An injunction against an advance payment guarantee or a performance guarantee is usually granted only in exceptional circumstances, such as fraud, unconscionability, or irreparable harm. Courts are generally reluctant to interfere with the autonomy of guarantees, but they will act if there is clear evidence of wrongful conduct. The legal tests applied are similar to those for other types of guarantees, including the requirement to show a serious issue to be tried, irreparable harm, and no adequate remedy at law.
The Legal Framework for Injunctions
Injunctions against guarantee payments or foreclosure proceedings are extraordinary remedies, rooted in Ethiopia’s Civil Procedure Code, specifically Articles 151, 154, and 155, and tempered by constitutional property rights (Article 40(1) of the Federal Constitution). Courts apply a tripartite test to determine whether to grant an injunction: there must be a serious issue to be tried, irreparable harm if the injunction is denied, and no adequate remedy at law.
For guarantees, their autonomous nature—obligating payment upon a compliant demand—heightens the threshold for granting an injunction. Similarly, foreclosure under Proclamation No. 97/90, which empowers banks to auction collateral for debt recovery, limits judicial interference, prioritizing efficiency over equitable relief unless procedural flaws or fraud emerge.

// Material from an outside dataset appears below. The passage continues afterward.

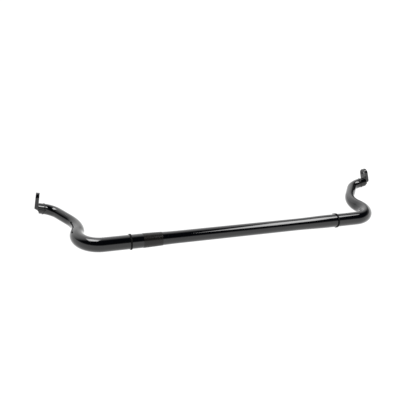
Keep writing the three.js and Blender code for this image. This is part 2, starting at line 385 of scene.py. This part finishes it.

Exceptional Circumstances: When Injunctions Prevail
An injunction may be justified if the legitimacy of the guarantee itself is in question, particularly to prevent irreparable harm. Cassation Case No. 211694 (February 28, 2014) provides a compelling illustration. Ato Tadesse Alemseged sought to halt Bunna International Bank’s auction of collateral tied to an advance payment guarantee of Birr 20,551,492.40. The bank had paid the employer (Amhara Regional State Water, Irrigation, and Energy Development Bureau) without verifying the guarantee’s terms, prompting Tadesse to challenge its validity. Initially, the Federal High Court granted an injunction, but later lifted it under Proclamation No. 97/90. The Cassation Bench reversed this, finding a fundamental error: with the guarantee’s legitimacy disputed, proceeding with the auction risked irreparable harm. The Bench clarified that Proclamation No. 97/90 applies primarily to loan contracts, not disputes over guarantees, and remanded the case, suspending the auction pending resolution. This ruling underscores that unresolved disputes over a guarantee’s validity justify injunctive relief to preserve rights. This case highlights the judiciary’s willingness to intervene when the very foundation of the claim (the guarantee’s validity) is under serious dispute, prioritizing the prevention of irreversible prejudice.
The Autonomy of Unconditional Guarantees: A High Bar
Injunctions against unconditional guarantees are rare because they fundamentally undermine the instrument’s purpose. Cassation Case No. 191402 (September 26, 2013) exemplifies this. Yemane Girmay General Contractors Plc. sought to enjoin Wegagen Bank from paying Birr 48,300,000 under advance payment and performance guarantees after China CEMC terminated a construction contract. Yemane argued delays stemmed from force majeure and China CEMC’s faults, requesting arbitration per the contract. The Federal High Court upheld the termination and the guarantees’ unconditionality, refusing an injunction. The Cassation Bench partially agreed: while the lower courts lacked jurisdiction over the contract dispute (due to the arbitration clause), the unconditional guarantees obligated payment upon demand. Yemane failed to demonstrate fraud or meet the injunction criteria—serious issue, irreparable harm, and no remedy—leading the Bench to uphold the payment’s enforceability. This case reinforces that injunctions against unconditional guarantees are granted only when exceptional misconduct is proven, as they otherwise compromise the reliability and swift payment function of these instruments.
Foreclosure and Jurisdictional Limits
Regular courts generally lack jurisdiction to interfere with auction sales conducted under Proclamation No. 97/90. Cassation Case No. 127995 (January 24, 2009) involved Birhan International Bank auctioning properties of Mr. Daniel Tesfaye and Ms. Rachel Abera to recover Birr 11,600,000 tied to an expired advance payment guarantee. The couple sought to annul or suspend the auction, alleging procedural violations. The Federal High Court dismissed the bank’s appeal, but the Cassation Bench overturned this, ruling that regular courts lack jurisdiction under Proclamation No. 97/90 to interfere with bank-led auctions. Article 7 of the proclamation allows for damage claims for improper auctions but not for their suspension, ensuring banks’ efficient debt recovery. This case emphasizes that foreclosure injunctions face a steep jurisdictional bar, with relief confined to post-auction remedies unless statutory procedures are breached. This legal stance prioritizes the efficiency of debt recovery for financial institutions, limiting judicial intervention to post-facto remedies rather than pre-emptive disruption of the foreclosure process.